Comment s'est construit la relation avec votre partenaire de jeu?
K.H. : C'est Vanessa Fihlo qui nous a introduits. On s'est rencontrés et on s'est rendu compte qu'on était tous là pour les mêmes raisons. Après chaque prise, on se rendait compte que ce qu'on venait de jouer s'était réellement passé. Je pense que le fait d'interpréter des faits réels nous touche directement et différemment.
Le consentement traite de sujets sensibles et délicats. Comment arrive-t-on à trouver le ton juste et respectueux, notamment lors du tournage de scènes à caractère sexuel?

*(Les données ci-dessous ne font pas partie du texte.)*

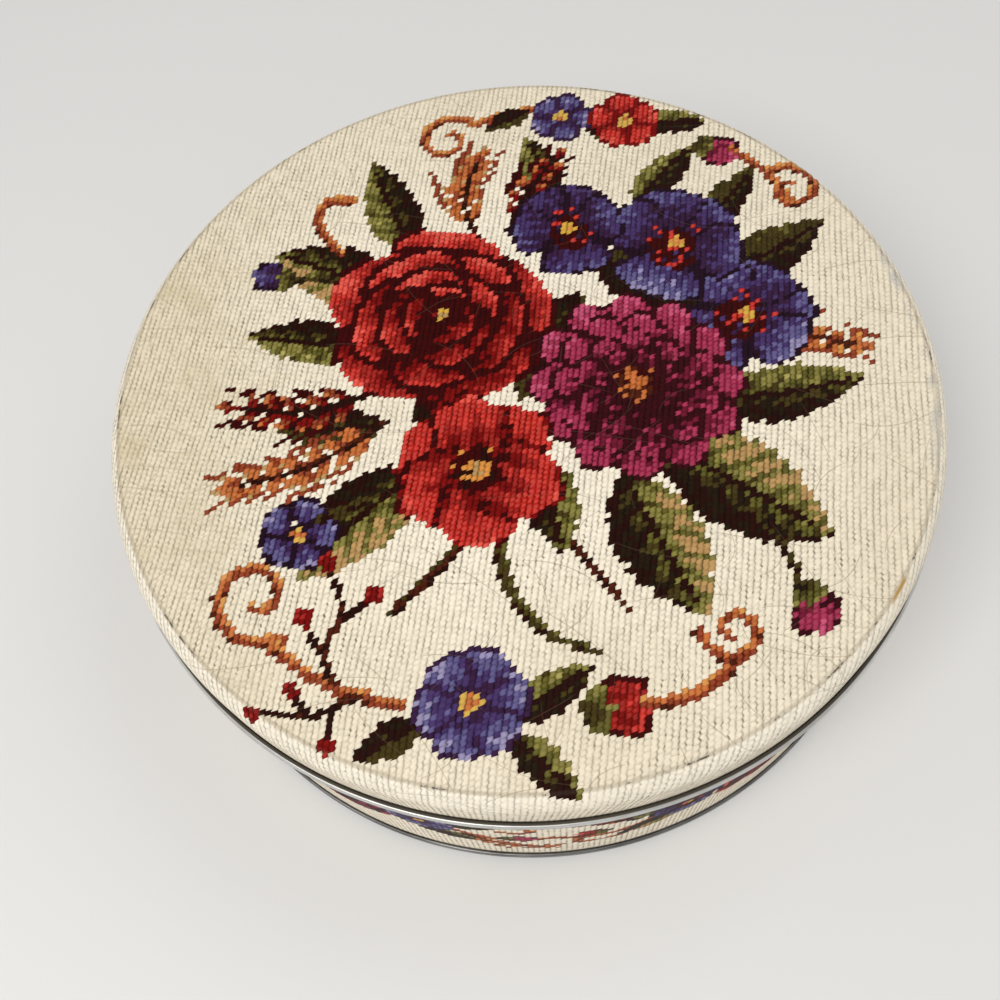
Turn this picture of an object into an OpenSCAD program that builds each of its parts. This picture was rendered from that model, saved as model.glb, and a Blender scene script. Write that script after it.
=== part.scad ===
// Round slip-lid tin used as a bobbin box: drawn lid, rolled body wall, seamed base.
// Millimetres, +Z up, origin on the standing plane at the middle of the tin.
// The side seam is at the back, on +Y.

/* [Body wall] */
// Outside diameter of the body wall
body_d = 195.8; // [120:0.2:260]
// Height of the body wall from the standing plane to its top rim
body_h = 65.5; // [40:0.5:160]
// Sheet thickness of the body wall
body_t = 0.25; // [0.2:0.01:0.35]
// Diameter of the inward curl round the top rim
rim_curl_d = 2; // [1.6:0.1:3]
// Flat width of the locked side seam
side_seam_w = 5; // [3:0.1:9]

/* [Lid] */
// Sheet thickness of the lid
lid_t = 0.25; // [0.2:0.01:0.35]
// Depth of the lid from its panel to the bottom of its curl
lid_depth = 15; // [11:0.5:24]
// Outside radius of the rounded shoulder
shoulder_r = 5.5; // [4:0.1:8]
// Fall of the shoulder just outside the crease, in degrees
crease_slope = 30; // [10:1:45]
// Outside bend radius of the crease round the panel
crease_r = 0.5; // [0.4:0.05:1]
// Diameter of the outward curl round the bottom of the skirt
lid_curl_d = 1.8; // [1.4:0.1:3]

/* [Base] */
// Sheet thickness of the base
base_t = 0.25; // [0.2:0.01:0.35]
// Height of the double seam round the base
base_seam_h = 3; // [2.4:0.1:5]
// Height of the panel's underside above the standing plane
base_recess = 3.2; // [3:0.1:5]
// Bend radius where the panel turns down inside the wall
base_corner_r = 1.2; // [0.8:0.1:2]
// Distance from the body wall in to the middle of the stiffening bead
bead_inset = 14; // [9:0.5:24]
// Height of the stiffening bead
bead_h = 0.9; // [0.5:0.1:1.6]
// Bend radius of the stiffening bead
bead_r = 3; // [2:0.5:5]

/* [Fits] */
// Clearance all round between the body wall and the lid's skirt
lid_clear = 0.3; // [0.2:0.05:0.6]
// Gap between the rim curl and the lid's shoulder with the lid down
seat_gap = 0.1; // [0.05:0.01:0.15]
// Gap between the folded layers of a seam
fold_gap = 0.03; // [0.02:0.01:0.06]

/* [Hidden] */
$fn = 180;

// body wall
body_r = body_d / 2;
wall_c = body_r - body_t / 2;
rim_r = (rim_curl_d - body_t) / 2;
rim_x = body_r - rim_curl_d / 2;
rim_z = body_h - rim_curl_d / 2;
rim_turn = 300;

// double seam, layer by layer outwards from the wall
hook_in_c = body_r + fold_gap + base_t / 2;
hook_out_c = body_r + 2 * fold_gap + base_t + body_t / 2;
seam_out_c = hook_out_c + body_t / 2 + fold_gap + base_t / 2;
chuck_c = body_r - body_t - fold_gap - base_t / 2;
body_u_r = (hook_out_c - wall_c) / 2;
body_u_x = (hook_out_c + wall_c) / 2;
body_u_z = base_t + fold_gap + body_t / 2 + body_u_r;
cover_u_r = (seam_out_c - hook_in_c) / 2;
cover_u_x = (seam_out_c + hook_in_c) / 2;
cover_u_z = base_seam_h - base_t / 2 - cover_u_r;
foot_r = 0.3;
hook_lap = 0.3;

// base panel
panel_z = base_recess + base_t / 2;
corner_c = base_corner_r + base_t / 2;
bead_x = body_r - bead_inset;
bead_turn = acos(1 - bead_h / (2 * bead_r));
bead_half = 2 * bead_r * sin(bead_turn);

// side seam, four layers deep on the inside
seam_pitch = body_t + fold_gap;
seam_half = side_seam_w / 2;
seam_reach = seam_half + 3 * seam_pitch + 0.2;
seam_flat = sqrt(wall_c * wall_c - seam_reach * seam_reach);
seam_low = base_recess + base_t + 0.8;
seam_high = body_h - rim_curl_d - 0.5;
seam_tuck = 0.3;
seam_notch = 0.05;
seam_t = body_t - 0.05;

// lid
skirt_in = body_r + lid_clear;
skirt_c = skirt_in + lid_t / 2;
skirt_out = skirt_in + lid_t;
curl_r = (lid_curl_d - lid_t) / 2;
curl_x = skirt_in + lid_curl_d / 2;
curl_turn = 300;
shoulder_x = skirt_out - shoulder_r;
shoulder_c = shoulder_r - lid_t / 2;
crease_c = crease_r - lid_t / 2;
crease_angle = 90 - crease_slope;
seat_reach = shoulder_r - lid_t - rim_curl_d / 2 - seat_gap;
shoulder_z = rim_z - sqrt(pow(seat_reach, 2) - pow(rim_x - shoulder_x, 2));
crease_x = shoulder_x + (shoulder_c - crease_c) * cos(crease_angle);
crease_z = shoulder_z + (shoulder_c - crease_c) * sin(crease_angle);
lid_top = crease_z + crease_r;
curl_z = lid_top - lid_depth + lid_curl_d / 2;

// A sheet's path is a list of bends [centre x, centre z, middle radius, from angle, to angle].
// A plain end is a bend of radius 0 whose angle points to the right-hand side of the path.
bend_step = 10;

function bend_side(b, off) =
    let (turn = b[4] < b[3] ? -1 : 1)
    let (n = max(1, ceil(abs(b[4] - b[3]) / bend_step)))
    let (count = b[2] == 0 ? 0 : n)
    [for (i = [0:count])
        let (a = b[3] + (b[4] - b[3]) * i / n)
        [b[0] + (b[2] + turn * off) * cos(a), b[1] + (b[2] + turn * off) * sin(a)]];

function sheet_side(path, off) = [for (b = path) each bend_side(b, off)];

function flipped(pts) = [for (i = [len(pts) - 1:-1:0]) pts[i]];

module sheet(path, t) {
    polygon(concat(sheet_side(path, t / 2), flipped(sheet_side(path, -t / 2))));
}

// double-seam hook at the foot, plain wall, and the top edge curled inwards
module wall_profile() {
    sheet([
        [hook_out_c, cover_u_z - hook_lap, 0, 180, 180],
        [body_u_x, body_u_z, body_u_r, 0, -180],
        [rim_x, rim_z, rim_r, 0, rim_turn]
    ], body_t);
}

// plan of the locked side seam: two hooks folded into each other on the inside
module side_seam() {
    y1 = seam_flat;
    y2 = y1 - seam_pitch;
    y3 = y2 - seam_pitch;
    y4 = y3 - seam_pitch;
    out = seam_reach + seam_tuck;
    sheet([
        [-out, y1, 0, 270, 270],
        [seam_half, y2, seam_pitch, 90, -90],
        [-seam_half + seam_pitch, y3, 0, 90, 90]
    ], seam_t);
    sheet([
        [seam_half - seam_pitch, y2, 0, 90, 90],
        [-seam_half, y3, seam_pitch, 90, 270],
        [seam_half, y4, 0, 270, 270],
        [seam_half + seam_pitch, y4 + seam_pitch, seam_pitch, -90, 0],
        [seam_half + 3 * seam_pitch, y1 - seam_pitch, seam_pitch, 180, 90],
        [out, y1, 0, 270, 270]
    ], seam_t);
}

module body_wall() {
    color("#d9cdb4") {
        difference() {
            rotate_extrude() wall_profile();
            translate([-seam_reach, 0, seam_low])
                cube([2 * seam_reach, body_d, seam_high - seam_low]);
        }
        translate([0, 0, seam_low + seam_notch])
            linear_extrude(seam_high - seam_low - 2 * seam_notch)
                side_seam();
    }
}

// countersunk panel with a stiffening bead, folded round the body's hook
module base() {
    color("#6d6a66")
        rotate_extrude()
            sheet([
                [0, panel_z, 0, 270, 270],
                [bead_x - bead_half, panel_z + bead_r, bead_r, 270, 270 + bead_turn],
                [bead_x, panel_z + bead_h - bead_r, bead_r, 90 + bead_turn, 90 - bead_turn],
                [bead_x + bead_half, panel_z + bead_r, bead_r, 270 - bead_turn, 270],
                [chuck_c - corner_c, panel_z - corner_c, corner_c, 90, 0],
                [chuck_c + foot_r, base_t / 2 + foot_r, foot_r, 180, 270],
                [seam_out_c - foot_r, base_t / 2 + foot_r, foot_r, 270, 360],
                [cover_u_x, cover_u_z, cover_u_r, 0, 180],
                [hook_in_c, body_u_z + hook_lap, 0, 180, 180]
            ], base_t);
}

// flat panel, crease, rounded shoulder, plain skirt and outward curl in one drawn sheet
module lid() {
    color("#e8dcc0")
        rotate_extrude()
            sheet([
                [0, lid_top - lid_t / 2, 0, 270, 270],
                [crease_x, crease_z, crease_c, 90, crease_angle],
                [shoulder_x, shoulder_z, shoulder_c, crease_angle, 0],
                [curl_x, curl_z, curl_r, 180, 180 + curl_turn]
            ], lid_t);
}

body_wall();
base();
lid();
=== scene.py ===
import math

import bmesh
import bpy
import numpy as np
from mathutils import Matrix, Vector


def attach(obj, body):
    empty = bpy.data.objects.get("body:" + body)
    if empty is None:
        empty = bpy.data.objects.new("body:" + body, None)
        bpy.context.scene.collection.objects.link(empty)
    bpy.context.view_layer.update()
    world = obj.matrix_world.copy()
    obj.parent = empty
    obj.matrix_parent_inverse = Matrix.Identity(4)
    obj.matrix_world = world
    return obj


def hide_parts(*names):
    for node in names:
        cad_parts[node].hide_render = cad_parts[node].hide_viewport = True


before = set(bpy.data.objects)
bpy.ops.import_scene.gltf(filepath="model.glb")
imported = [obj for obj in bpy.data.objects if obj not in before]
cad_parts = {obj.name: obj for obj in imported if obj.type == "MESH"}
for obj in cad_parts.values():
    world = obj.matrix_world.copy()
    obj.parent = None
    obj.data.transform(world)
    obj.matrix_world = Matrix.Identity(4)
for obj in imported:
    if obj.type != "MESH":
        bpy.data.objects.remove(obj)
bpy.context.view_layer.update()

mm = 0.001
weaveSpan = 640   # lattice steps across the whole weave map, both ways
ringSteps = 360   # corners of every ring round the tin
tinyGap = 1e-6    # in metres; corners closer than this are one
spareCloth = 2    # millimetres of canvas left past an edge until it is cut
print("bobbin box: frame loaded")


def editMode():
    bpy.ops.object.mode_set(mode="EDIT")


def objectMode():
    bpy.ops.object.mode_set(mode="OBJECT")


def deselectAll():
    if bpy.context.object and bpy.context.object.mode == "EDIT":
        objectMode()
    for item in bpy.context.selected_objects:
        item.select_set(False)


def finishPiece(piece, body, slotName, *nodes):
    deselectAll()
    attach(piece, body)
    if nodes:
        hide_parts(*nodes)
    print("bobbin box:", piece.name, "has", len(piece.data.polygons), "faces")


# thread colours
threads = {
    "cream": "#FBEFD8",
    "claret": "#3A0202", "garnet": "#740604", "crimson": "#98160F", "scarlet": "#BE2419",
    "coral": "#DC4A3C",
    "wine": "#36060E", "plum": "#6A142C", "fuchsia": "#9C2648", "rose": "#BC4468",
    "night": "#220C1C", "violet": "#361C3C", "iris": "#443060", "blue": "#585080", "sky": "#8E86AE",
    "pine": "#221506", "forest": "#403410", "moss": "#585218", "olive": "#7C7430", "lime": "#A89C50",
    "tan": "#B48C54", "straw": "#DCC08C",
    "bark": "#260903", "umber": "#4A1A0A", "rust": "#8A3616", "orange": "#BE6428", "amber": "#D88C3C",
    "gold": "#D8A83C",
}


def linearColour(text):
    parts = [int(text[i:i + 2], 16) / 255 for i in (1, 3, 5)]
    return [c / 12.92 if c <= 0.04045 else ((c + 0.055) / 1.055) ** 2.4 for c in parts]


threadColour = {name: linearColour(text) for name, text in threads.items()}


# short ways to add shader nodes
def newMaterial(name):
    material = bpy.data.materials.new(name)
    material.use_nodes = True
    tree = material.node_tree
    return material, tree, tree.nodes["Principled BSDF"]


def isSocket(value):
    return isinstance(value, bpy.types.NodeSocket)


def setInputs(node, inputs):
    for key, value in inputs.items():
        if isSocket(value):
            node.id_data.links.new(value, node.inputs[key])
        else:
            node.inputs[key].default_value = value


def addNode(kind, inputs, tree=None, output=0, **settings):
    # gives the new node's output; it joins the tree of the sockets it is given
    tree = tree or next(value.id_data for value in inputs.values() if isSocket(value))
    node = tree.nodes.new("ShaderNode" + kind)
    for key, value in settings.items():
        setattr(node, key, value)
    setInputs(node, inputs)
    return node.outputs[output]


def calc(operation, *values):
    return addNode("Math", dict(enumerate(values)), operation=operation)


def chain(operation, first, *others):
    for value in others:
        first = calc(operation, first, value)
    return first


def times(*values):
    return chain("MULTIPLY", *values)


def plus(*values):
    return chain("ADD", *values)


def anyOf(*masks):
    return chain("MAXIMUM", *masks)


def minus(value, other):
    return calc("SUBTRACT", value, other)


def steer(value, slope, start):
    # value times slope, plus start
    return calc("MULTIPLY_ADD", value, slope, start)


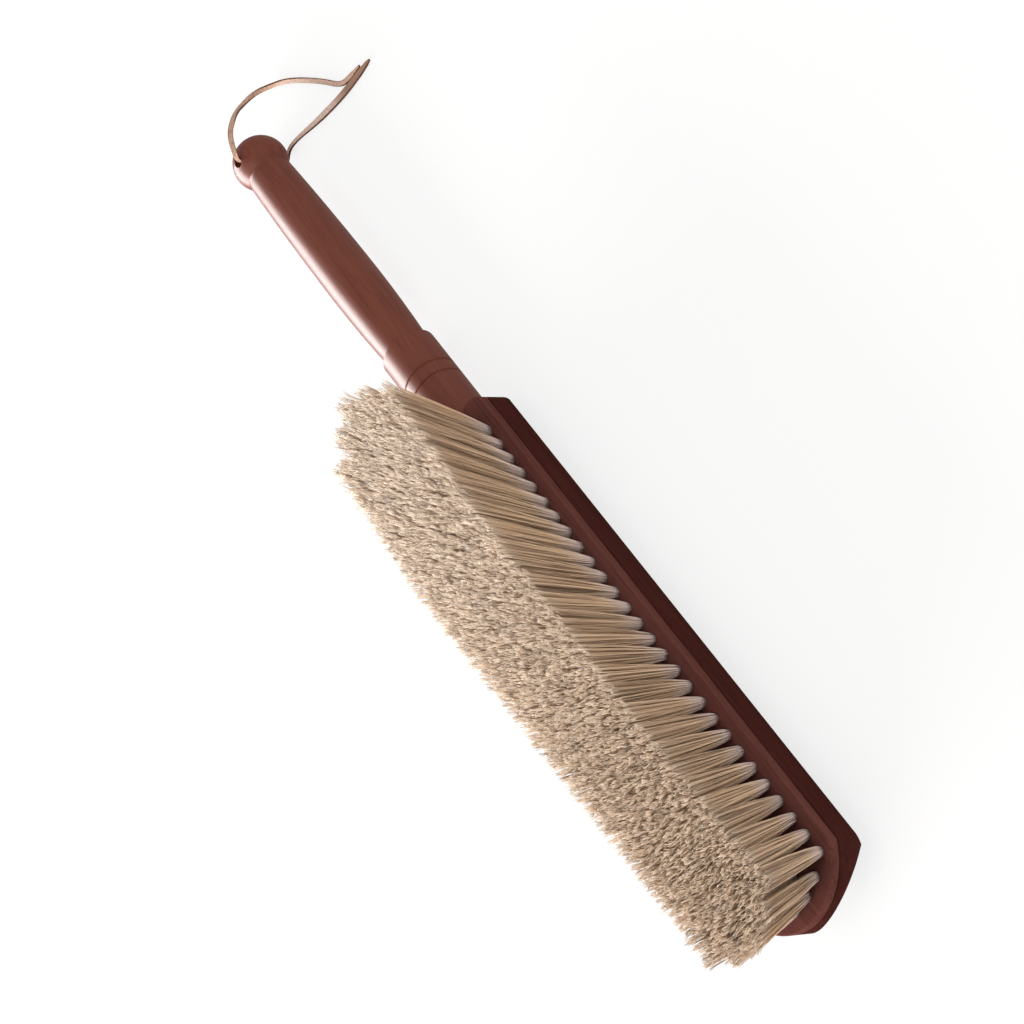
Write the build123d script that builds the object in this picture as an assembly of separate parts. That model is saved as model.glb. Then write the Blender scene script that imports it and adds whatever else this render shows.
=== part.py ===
from build123d import *
import math
import os

# Neck duster brush: a turned wooden handle with a ball end, tenoned into a long wooden
# stock that carries five rows of drawn bristle tufts, with a leather lace through the ball.
# It lies on the crowned back of its stock, bristles up. While the pieces are made, the
# handle's shoulder is at x = 0, the handle runs to +X, the stock to -X, and z = 0 is the
# surface that the back rests on. At the end all pieces move together, so that the origin
# is at the middle of the underside of the whole brush without its lace.

# Stock: a bored tuft board glued on a crowned back. All sizes are in millimetres.
STOCK_LENGTH = 230.5
STOCK_WIDTH = 40.0
STOCK_THICKNESS = 23.2
BOARD_THICKNESS = 3.5
FAR_END_BULGE = 10.7
SHOULDER_INSET = 9.0
SHOULDER_ROUND = 10.5
QUIRK = 0.6
ARRIS = 0.5
BACK_SIDE_HEIGHT = 1.5
BACK_FLAT = 10.0
BACK_SIDE_TURN = 40.0
TOE_WALL = 6.5
TOE_BEVEL = 27.0
TOE_CROWN = 0.7
SHOULDER_EASE = 1.5
SHOULDER_EASE_HEIGHT = 2.4

# Bristle tufts.
ROWS = 5
SIDE_MARGIN = 6.0
TUFT_PITCH = 7.5
HOLE_DIAMETER = 4.0
HOLE_SIDES = 8
TUFT_CLEARANCE = 0.3
TUFT_SIDES = 5
FIRST_TUFT = 16.0
END_MARGIN = 7.0
TUFT_STAND = 0.4
ROOT_STRIP_WIDTH = 3.6
ROOT_STRIP_THICKNESS = 0.8
WIRE_DIAMETER = 0.5
WIRE_SIDES = 6
RECESS_RIM = 2.4
RECESS_SLACK = 0.1
BRISTLE_HEIGHT = 36.0
OUTER_STRANDS = 3
INNER_STRANDS = 2
STRAND_RADIUS = 0.6
ROOT_CIRCLE_RADIUS = 0.75
TIP_CIRCLE_RADIUS = 2.2
FAN_REACH = 62.0
HANDLE_END_LEAN = 27.0
FAR_END_LEAN = 25.0
SIDE_LEAN = 4.5
CORNER_LEAN = 2.0

# Handle: radii, and distances from the shoulder towards the ball.
AXIS_BELOW_FACE = 10.3
TENON_DIAMETER = 9.0
TENON_LENGTH = 26.0
GLUE_GAP = 0.1
COLLAR_LENGTH = 45.0
COLLAR_RADIUS = 10.2
RING_PLACES = (23.3, 29.1)
RING_WIDTH = 1.0
RING_DEPTH = 0.5
WAIST_RADIUS = 8.5
COVE = 1.6
LOWER_GRIP = (68.0, 9.4)
SWELL = (92.0, 9.6)
UPPER_GRIP = (120.0, 9.25)
GRIP_END = 148.2
GRIP_END_RADIUS = 8.45
GROOVE_RADIUS = 7.9
GROOVE_LEAD = 0.8
BALL_PLACE = 157.2
BALL_RADIUS = 10.3
LACE_HOLE_DIAMETER = 4.2

# Lace: its routes are points from the middle of the ball in plan, at heights above the
# surface. The upper leg arches out of the top of the ball, falls to the surface, circles
# back and ends alongside the lower leg. The lower leg runs out under the ball to the tip.
LACE_DIAMETER = 2.2
LACE_SIDES = 5
LACE_ON_SURFACE = LACE_DIAMETER / 2
LACE_TOP = 16.5
LACE_FOOT = 6.9
UPPER_LEG = (
    (0.0, 0.0, LACE_TOP), (0.0, 0.0, 22.5), (-0.5, -4.5, 27.0), (3.5, -9.5, 29.0),
    (8.0, -13.0, 26.5), (14.5, -11.5, 21.0), (21.5, -9.5, 14.5), (27.0, -12.5, 6.5),
    (25.5, -17.5, LACE_ON_SURFACE), (19.5, -23.5, LACE_ON_SURFACE),
    (10.5, -30.0, LACE_ON_SURFACE), (0.0, -36.5, LACE_ON_SURFACE),
    (-10.5, -42.0, LACE_ON_SURFACE), (-12.5, -49.0, LACE_ON_SURFACE),
)
LOWER_LEG = (
    (0.0, 0.0, LACE_FOOT), (0.0, 0.0, LACE_ON_SURFACE), (3.0, -4.5, LACE_ON_SURFACE),
    (1.0, -11.0, LACE_ON_SURFACE), (-5.0, -22.5, LACE_ON_SURFACE),
    (-10.0, -34.0, LACE_ON_SURFACE), (-14.0, -45.5, LACE_ON_SURFACE),
    (-17.0, -57.5, LACE_ON_SURFACE),
)

# Heights and places that follow from the sizes above.
FACE = STOCK_THICKNESS
BACK_TOP = FACE - BOARD_THICKNESS
CROWN_TOP = BACK_TOP - BACK_SIDE_HEIGHT
AXIS_HEIGHT = FACE - AXIS_BELOW_FACE
FAR_END_RADIUS = (FAR_END_BULGE**2 + (STOCK_WIDTH / 2) ** 2) / (2 * FAR_END_BULGE)
ROW_SPACING = (STOCK_WIDTH - 2 * SIDE_MARGIN) / (ROWS - 1)
RECESS_DEPTH = ROOT_STRIP_THICKNESS + WIRE_DIAMETER + RECESS_SLACK
TUFT_DIAMETER = HOLE_DIAMETER - 2 * TUFT_CLEARANCE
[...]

V.F. : Ce sont les émotions de mon héroïne qui déterminent toute la composition du film. Ce sont même elles qui m'indiquent les mouvement de la caméra. Non seulement les mouvements, mais également la juste distance entre la caméra et elle pour pouvoir saisir au plus près sa vulnérabilité, et donc raconter ce qu'est le consentement. Je n'avais pas envie qu'on sente le point de vue de la réalisation : c'est le point de vue de mon héroïne qui était important.
Vous avez conservé à l'écran une archive télévisuelle avec Denise Bombardier, qui fut l'une des premières personnes à dire publiquement que Gabriel Matzneff était pédophile.
V.F. : C'était vraiment primordial de lui rendre hommage. Quand on voit cet extrait, Denise Bombardier est la seule personne qui prend la parole au nom de toutes ces jeunes filles et qui ose s'insurger contre ce milieu élitiste empreint d'un sentiment et d'une volonté de domination. Grâce à elle, la conversation est revenue à quelque chose d'humain, de pragmatique et de vrai. Et ce qu'elle dit est tellement juste. Savoir qu'elle a dû payer les frais de ce courage est quelque chose qui m'a vraiment choquée et bouleversée... Cette époque-là - les années 1980 - et ce petit milieu, cette intelligentsia-là, a détruit un nombre incroyable de personnes. C'est terrible! Je pense que ce témoignage et cette présence dans le film rappellent aux spectateurs d'aujourd'hui et aux générations futures que cette histoire a vraiment existé.
Le consentement prend l'affiche le 23 février.